After a couple of years, Dokken bought out her business partner, who went on to pursue other interests.

The bookstore has five human and two feline staffers. The felines are officially titled customer service representatives, and they are the most popular, Dokken said.

“I have a great crew,” she said. “I’ve always been fortunate to have wonderful people to work with, but the staff I have now is perhaps the best I’ve ever had. Katherine Bergstrom, my store manager, has been with me for 27 of my 30 years in business.”

New Beginnings

In 2001, Dokken joined with other tenants on the block to form the Parrish Project and bought the building in which their businesses were located. They renovated the second floor, which is now an incubator for startups, art studios, and other small businesses.

“We worked hard to aggressively pay down the loan,” Dokken said. “Having done that, I didn’t have a rent payment to contend with last year, which helped tremendously.”

When the COVID-19 pandemic hit, the store closed to walk-in traffic and did sales by appointment to limit the number of people inside. It offered curbside pick-up, and Dokken began making deliveries as the “Book Fairy,” complete with wings, wand, and a dragon on the dashboard of her Honda.

The store partnered with other local woman-owned businesses to create and sell Book Bag Care Packages — reusable totes containing books and treats. Chocolate came from Lulubee, Bella Spa & Apothecary created a special blend of bath salts, local artist Sharon Ohmberger made tea saucers for the store, and honey came from Valhalla Bee Farm.

“We delivered lots of those for Mother’s Day, and they’re still popular gifts,” Dokken said.
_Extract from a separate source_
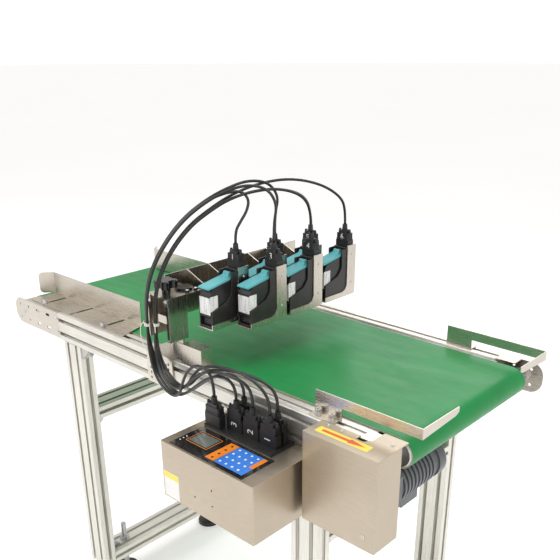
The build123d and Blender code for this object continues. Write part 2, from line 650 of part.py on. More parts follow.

A Novel Idea participates in several events throughout the year, like Children’s Book Week in May. Its Thank You Thursday program donates a percentage of every Thursday’s sales to a charitable organization. Last year, the store started a program for children in need, through which customer contributions help the store donate Kids’ Book Bag Care Packages to organizations like Friendship Home, Voices of Hope, and CEDARS.

Dokken, an English major with minors in history and sociology, graduated from UNL in 1991.

“The bookstore is a dream that materialized before I realized that I had it,” she said. “My dad had his own dental practice and my mom, a former English teacher, opened her own perennial plant business, greenhouse, and floral shop. I grew up with those role models, so being self-employed didn’t scare me.”